§ **What you need to do**: Please copy all the lines that follow, word for word.

-- BEGIN --

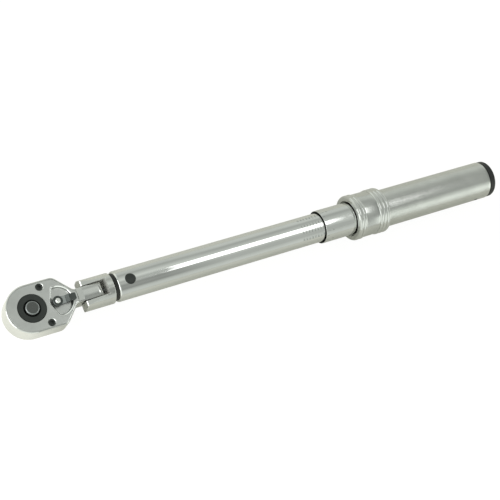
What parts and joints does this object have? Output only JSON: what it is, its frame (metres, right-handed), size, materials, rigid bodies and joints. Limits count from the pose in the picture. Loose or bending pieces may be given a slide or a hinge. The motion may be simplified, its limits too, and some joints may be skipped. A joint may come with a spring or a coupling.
{
  "type": "torque wrench",
  "caption": "Click torque wrench with a flexing ratchet head, square drive, chromed tube, micrometer thimble, lock collar and knurled grip.",
  "frame": {"origin": "on the drive axis, at the shoulder of the square drive that a socket seats against", "axes": "+X along the tube to the handle's end cap, +Y across the wrench, +Z out of the head's top face, away from the socket"},
  "size_m": [0.4112, 0.035, 0.035],
  "materials": {
    "head_chrome": "forged alloy steel, polished chrome sides and edges",
    "face_chrome": "satin chrome, fine grained",
    "fork_chrome": "polished chrome with faint forging waves",
    "tube_chrome": "mirror-polished chrome, engraved scale under the thimble's edge",
    "thimble_chrome": "polished chrome with engraved divisions",
    "collar_chrome": "satin chrome waist with polished beads",
    "grip_chrome": "matt chrome over a fine diamond knurl",
    "black_oxide": "black oxide steel, satin",
    "button_steel": "dark phosphate steel with turning marks",
    "lever_steel": "dark phosphate steel, worn brighter on the neck",
    "bright_steel": "ground and polished bearing steel",
    "tool_steel": "ground tool steel, lightly oiled",
    "spring_steel": "oil-tempered spring wire",
    "seal_rubber": "black nitrile rubber, matt",
    "cap_plastic": "black moulded nylon, satin"
  },
  "bodies": {
    "tube": {"main_tube": "tube_chrome", "pivot_pin": "black_oxide", "dust_seal": "seal_rubber", "adjuster_nut": "tool_steel", "nut_pins": "tool_steel", "main_spring": "spring_steel"},
    "yoke": {"yoke_lever": "fork_chrome", "flex_pin": "fork_chrome", "flex_plunger": "tool_steel", "flex_spring": "spring_steel"},
    "head": {"ratchet_body": "head_chrome", "cover_plate": "face_chrome", "cover_screws": "black_oxide"},
    "drive": {"drive_anvil": "black_oxide", "release_spring": "spring_steel"},
    "release": {"release_button": "button_steel"},
    "drive_ball": {"socket_ball": "bright_steel"},
    "selector": {"reversing_lever": "lever_steel", "lever_rivet": "bright_steel", "pawl_spring": "spring_steel"},
    "detent": {"pawl_plunger": "tool_steel"},
    "pawl_body": {"pawl": "tool_steel"},
    "recoil": {"spring_plunger": "tool_steel"},
    "toggle": {"toggle_link": "tool_steel"},
    "thrust": {"spring_seat": "tool_steel", "thrust_ball": "bright_steel"},
    "handle": {"adjusting_screw": "tool_steel", "thimble_sleeve": "thimble_chrome", "grip_sleeve": "grip_chrome", "grip_plug": "tool_steel", "grip_set_screw": "black_oxide", "lock_nut": "tool_steel", "end_cap": "cap_plastic"},
    "lock_ring": {"lock_collar": "collar_chrome", "detent_ring": "spring_steel"},
    "ball_1": {"lock_ball_1": "bright_steel"},
    "ball_2": {"lock_ball_2": "bright_steel"},
    "ball_3": {"lock_ball_3": "bright_steel"}
  },
  "joints": [
    {"name": "click_pivot", "type": "hinge", "parent": "tube", "child": "yoke", "pos_m": [0.0718, 0, 0.0068], "axis": [0, 0, 1], "range_deg": [-1.5, 1.5], "stiffness_Nm_per_rad": 30},
    {"name": "head_flex", "type": "hinge", "parent": "yoke", "child": "head", "pos_m": [0.0443, 0, 0.0068], "axis": [0, 1, 0], "range_deg": [-15, 15]},
    {"name": "drive_spin", "type": "hinge", "parent": "head", "child": "drive", "pos_m": [0, 0, 0.0068], "axis": [0, 0, 1], "continuous": true},
    {"name": "release_press", "type": "slide", "parent": "drive", "child": "release", "axis": [0, 0, -1], "range_m": [0, 0.0015], "stiffness_N_per_m": 900, "springref_m": -0.001, "deforming": ["release_spring"]},
    {"name": "ball_retract", "type": "slide", "parent": "drive", "child": "drive_ball", "axis": [-1, 0, 0], "range_m": [0, 0.00053]},
    {"name": "selector_throw", "type": "hinge", "parent": "head", "child": "selector", "pos_m": [0.0185, 0, 0.0068], "axis": [0, 0, 1], "range_deg": [-25, 25]},
    {"name": "pawl_rock", "type": "hinge", "parent": "head", "child": "pawl_body", "pos_m": [0.014, 0, 0.0068], "axis": [0, 0, 1], "range_deg": [-7.5, 7.5]},
    {"name": "pawl_plunger_press", "type": "slide", "parent": "selector", "child": "detent", "axis": [-1, 0, 0], "range_m": [-0.0006, 0], "stiffness_N_per_m": 400, "springref_m": 0.0005, "deforming": ["pawl_spring"]},
    {"name": "plunger_recoil", "type": "slide", "parent": "tube", "child": "recoil", "axis": [1, 0, 0], "range_m": [0, 0.001], "stiffness_N_per_m": 3000, "springref_m": -0.002},
    {"name": "toggle_tilt", "type": "hinge", "parent": "recoil", "child": "toggle", "pos_m": [0.135, 0, 0.0068], "axis": [0, 0, 1], "range_deg": [-9.1, 9.1]},
    {"name": "spring_preload", "type": "slide", "parent": "tube", "child": "thrust", "axis": [1, 0, 0], "range_m": [-0.0178, 0.00255], "deforming": ["main_spring"]},
    {"name": "handle_turn", "type": "hinge", "parent": "thrust", "child": "handle", "pos_m": [0.3, 0, 0.0068], "axis": [1, 0, 0], "range_deg": [-2520, 360]},
    {"name": "lock_slide", "type": "slide", "parent": "handle", "child": "lock_ring", "axis": [1, 0, 0], "range_m": [-0.0035, 0]},
    {"name": "lock_ball_1_press", "type": "slide", "parent": "handle", "child": "ball_1", "axis": [0, 0, -1], "range_m": [0, 0.0006]},
    {"name": "lock_ball_2_press", "type": "slide", "parent": "handle", "child": "ball_2", "axis": [0, 0.866, 0.5], "range_m": [0, 0.0006]},
    {"name": "lock_ball_3_press", "type": "slide", "parent": "handle", "child": "ball_3", "axis": [0, -0.866, 0.5], "range_m": [0, 0.0006]}
  ],
  "couplings": [
    {"joint": "ball_retract", "follows": "release_press", "ratio": 0.35},
    {"joint": "pawl_rock", "follows": "selector_throw", "ratio": -0.3},
    {"joint": "toggle_tilt", "follows": "click_pivot", "ratio": -6.0556},
    {"joint": "spring_preload", "follows": "handle_turn", "m_per_rad": 0.00040425},
    {"joint": "lock_ball_1_press", "follows": "lock_slide", "ratio": -0.1714},
    {"joint": "lock_ball_2_press", "follows": "lock_slide", "ratio": -0.1714},
    {"joint": "lock_ball_3_press", "follows": "lock_slide", "ratio": -0.1714}
  ]
}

-- END --

§ **Expected answer**:
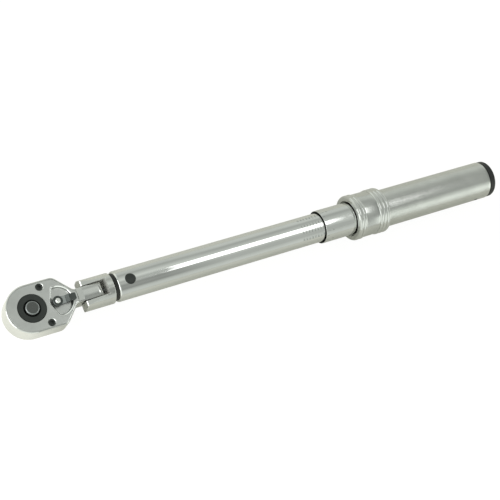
What parts and joints does this object have? Output only JSON: what it is, its frame (metres, right-handed), size, materials, rigid bodies and joints. Limits count from the pose in the picture. Loose or bending pieces may be given a slide or a hinge. The motion may be simplified, its limits too, and some joints may be skipped. A joint may come with a spring or a coupling.
{
  "type": "torque wrench",
  "caption": "Click torque wrench with a flexing ratchet head, square drive, chromed tube, micrometer thimble, lock collar and knurled grip.",
  "frame": {"origin": "on the drive axis, at the shoulder of the square drive that a socket seats against", "axes": "+X along the tube to the handle's end cap, +Y across the wrench, +Z out of the head's top face, away from the socket"},
  "size_m": [0.4112, 0.035, 0.035],
  "materials": {
    "head_chrome": "forged alloy steel, polished chrome sides and edges",
    "face_chrome": "satin chrome, fine grained",
    "fork_chrome": "polished chrome with faint forging waves",
    "tube_chrome": "mirror-polished chrome, engraved scale under the thimble's edge",
    "thimble_chrome": "polished chrome with engraved divisions",
    "collar_chrome": "satin chrome waist with polished beads",
    "grip_chrome": "matt chrome over a fine diamond knurl",
    "black_oxide": "black oxide steel, satin",
    "button_steel": "dark phosphate steel with turning marks",
    "lever_steel": "dark phosphate steel, worn brighter on the neck",
    "bright_steel": "ground and polished bearing steel",
    "tool_steel": "ground tool steel, lightly oiled",
    "spring_steel": "oil-tempered spring wire",
    "seal_rubber": "black nitrile rubber, matt",
    "cap_plastic": "black moulded nylon, satin"
  },
  "bodies": {
    "tube": {"main_tube": "tube_chrome", "pivot_pin": "black_oxide", "dust_seal": "seal_rubber", "adjuster_nut": "tool_steel", "nut_pins": "tool_steel", "main_spring": "spring_steel"},
    "yoke": {"yoke_lever": "fork_chrome", "flex_pin": "fork_chrome", "flex_plunger": "tool_steel", "flex_spring": "spring_steel"},
    "head": {"ratchet_body": "head_chrome", "cover_plate": "face_chrome", "cover_screws": "black_oxide"},
    "drive": {"drive_anvil": "black_oxide", "release_spring": "spring_steel"},
    "release": {"release_button": "button_steel"},
    "drive_ball": {"socket_ball": "bright_steel"},
    "selector": {"reversing_lever": "lever_steel", "lever_rivet": "bright_steel", "pawl_spring": "spring_steel"},
    "detent": {"pawl_plunger": "tool_steel"},
    "pawl_body": {"pawl": "tool_steel"},
    "recoil": {"spring_plunger": "tool_steel"},
    "toggle": {"toggle_link": "tool_steel"},
    "thrust": {"spring_seat": "tool_steel", "thrust_ball": "bright_steel"},
    "handle": {"adjusting_screw": "tool_steel", "thimble_sleeve": "thimble_chrome", "grip_sleeve": "grip_chrome", "grip_plug": "tool_steel", "grip_set_screw": "black_oxide", "lock_nut": "tool_steel", "end_cap": "cap_plastic"},
    "lock_ring": {"lock_collar": "collar_chrome", "detent_ring": "spring_steel"},
    "ball_1": {"lock_ball_1": "bright_steel"},
    "ball_2": {"lock_ball_2": "bright_steel"},
    "ball_3": {"lock_ball_3": "bright_steel"}
  },
  "joints": [
    {"name": "click_pivot", "type": "hinge", "parent": "tube", "child": "yoke", "pos_m": [0.0718, 0, 0.0068], "axis": [0, 0, 1], "range_deg": [-1.5, 1.5], "stiffness_Nm_per_rad": 30},
    {"name": "head_flex", "type": "hinge", "parent": "yoke", "child": "head", "pos_m": [0.0443, 0, 0.0068], "axis": [0, 1, 0], "range_deg": [-15, 15]},
    {"name": "drive_spin", "type": "hinge", "parent": "head", "child": "drive", "pos_m": [0, 0, 0.0068], "axis": [0, 0, 1], "continuous": true},
    {"name": "release_press", "type": "slide", "parent": "drive", "child": "release", "axis": [0, 0, -1], "range_m": [0, 0.0015], "stiffness_N_per_m": 900, "springref_m": -0.001, "deforming": ["release_spring"]},
    {"name": "ball_retract", "type": "slide", "parent": "drive", "child": "drive_ball", "axis": [-1, 0, 0], "range_m": [0, 0.00053]},
    {"name": "selector_throw", "type": "hinge", "parent": "head", "child": "selector", "pos_m": [0.0185, 0, 0.0068], "axis": [0, 0, 1], "range_deg": [-25, 25]},
    {"name": "pawl_rock", "type": "hinge", "parent": "head", "child": "pawl_body", "pos_m": [0.014, 0, 0.0068], "axis": [0, 0, 1], "range_deg": [-7.5, 7.5]},
    {"name": "pawl_plunger_press", "type": "slide", "parent": "selector", "child": "detent", "axis": [-1, 0, 0], "range_m": [-0.0006, 0], "stiffness_N_per_m": 400, "springref_m": 0.0005, "deforming": ["pawl_spring"]},
    {"name": "plunger_recoil", "type": "slide", "parent": "tube", "child": "recoil", "axis": [1, 0, 0], "range_m": [0, 0.001], "stiffness_N_per_m": 3000, "springref_m": -0.002},
    {"name": "toggle_tilt", "type": "hinge", "parent": "recoil", "child": "toggle", "pos_m": [0.135, 0, 0.0068], "axis": [0, 0, 1], "range_deg": [-9.1, 9.1]},
    {"name": "spring_preload", "type": "slide", "parent": "tube", "child": "thrust", "axis": [1, 0, 0], "range_m": [-0.0178, 0.00255], "deforming": ["main_spring"]},
    {"name": "handle_turn", "type": "hinge", "parent": "thrust", "child": "handle", "pos_m": [0.3, 0, 0.0068], "axis": [1, 0, 0], "range_deg": [-2520, 360]},
    {"name": "lock_slide", "type": "slide", "parent": "handle", "child": "lock_ring", "axis": [1, 0, 0], "range_m": [-0.0035, 0]},
    {"name": "lock_ball_1_press", "type": "slide", "parent": "handle", "child": "ball_1", "axis": [0, 0, -1], "range_m": [0, 0.0006]},
    {"name": "lock_ball_2_press", "type": "slide", "parent": "handle", "child": "ball_2", "axis": [0, 0.866, 0.5], "range_m": [0, 0.0006]},
    {"name": "lock_ball_3_press", "type": "slide", "parent": "handle", "child": "ball_3", "axis": [0, -0.866, 0.5], "range_m": [0, 0.0006]}
  ],
  "couplings": [
    {"joint": "ball_retract", "follows": "release_press", "ratio": 0.35},
    {"joint": "pawl_rock", "follows": "selector_throw", "ratio": -0.3},
    {"joint": "toggle_tilt", "follows": "click_pivot", "ratio": -6.0556},
    {"joint": "spring_preload", "follows": "handle_turn", "m_per_rad": 0.00040425},
    {"joint": "lock_ball_1_press", "follows": "lock_slide", "ratio": -0.1714},
    {"joint": "lock_ball_2_press", "follows": "lock_slide", "ratio": -0.1714},
    {"joint": "lock_ball_3_press", "follows": "lock_slide", "ratio": -0.1714}
  ]
}